Die 2. Frage ist, wie das ganze praktisch in Java funktioniert, mit welcher Klasse ("Logger", "Log4j"?) Und wo und wie wird das dann eingebaut?

Danke im Voraus


----------



## slawaweis (24. Jun 2010)

mit try catch wird es nicht gehen. Seit Java 5 gibt es diese netten Funktionen:

Thread (Java 2 Platform SE 5.0)
Thread (Java 2 Platform SE 5.0)

die alle Exceptions auffangen, die nicht irgendwo anders aufgefangen wurden. Ich habe das aber noch nie benutzt.

Slawa


----------



## Gast2 (24. Jun 2010)

Mit einem "allumgreifenden try-catch-block" kommst du nicht weiter.
Ich würde mir mal log4j anschauen, das gefällt mir persönlich ganz gut. auf dieser Seite findest du ein paar Beispiele:
Logging mit Log4j


----------



## dermoritz (24. Jun 2010)

danke mal bis hier, insbesondere "setDefaultUncaughtExceptionHandler" ist eben genau das was ich brauche. Hat das schon jemand mal probiert? Eventuell sogar mit logging?

EDIT: ich hab mir mal im Java-Insel-Buch den Abschnitt durchgelesen. Ich glaube  "(setDefault)UncaughtExceptionHandler" hilft nur etwas wenn der Thread durch eine Exception beendet wird. Dann kann man mit hilfe dieses Konstrukts noch einen halbwegs kontrollierten Abgang gewährleisten.

In meinem Fall geht es aber um "normale" Exception, bzw. in einer Swinganwendung stören ja Exceptions den Thread gar nicht (Das Fenster bleibt meist offen) und wenn man so eine Anwendung nicht in einer Konsole startet merkt man oft gar nix von den Exeptions! Aber ich will etwas von denen merken.


----------



## KrokoDiehl (24. Jun 2010)

> Hat das schon jemand mal probiert? Eventuell sogar mit logging?
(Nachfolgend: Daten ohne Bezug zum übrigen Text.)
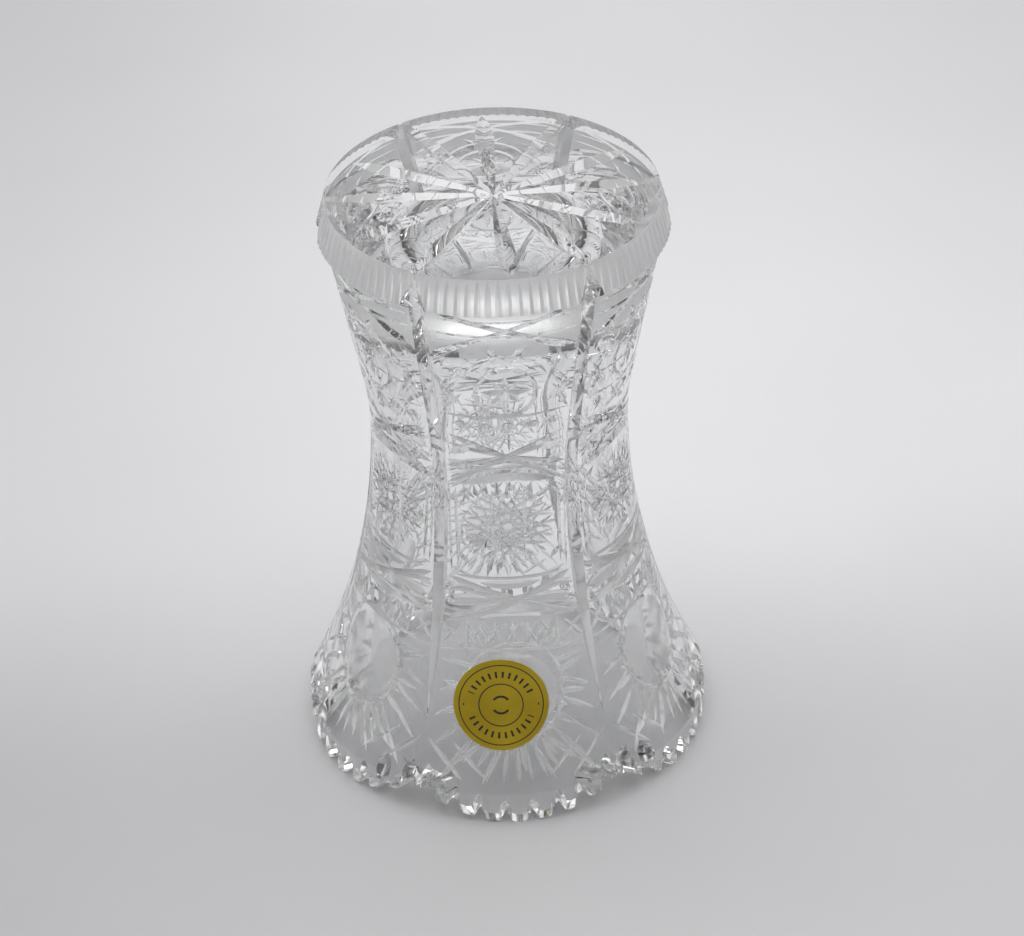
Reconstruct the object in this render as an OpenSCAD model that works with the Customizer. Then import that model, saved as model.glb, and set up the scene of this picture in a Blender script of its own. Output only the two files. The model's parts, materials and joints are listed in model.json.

Ja. Aber ich habe auch log4j dafür benutzt und das über einen eigenen _Appender _(geerbt von der log4j-Klasse) verwendet, um es in einer _JTable _anzeigen zu lassen.
Ich weiß nicht ob es der Königsweg ist, aber es geht so wie ich's wollt


----------



## dermoritz (24. Jun 2010)

Kroko was mich interessiert ist: wie kommt man an diese Exceptions ran die ansonsten nur in der Konsole zu sehen wären?


----------



## Gast2 (24. Jun 2010)

> wie kommt man an diese Exceptions ran die ansonsten nur in der Konsole zu sehen wären?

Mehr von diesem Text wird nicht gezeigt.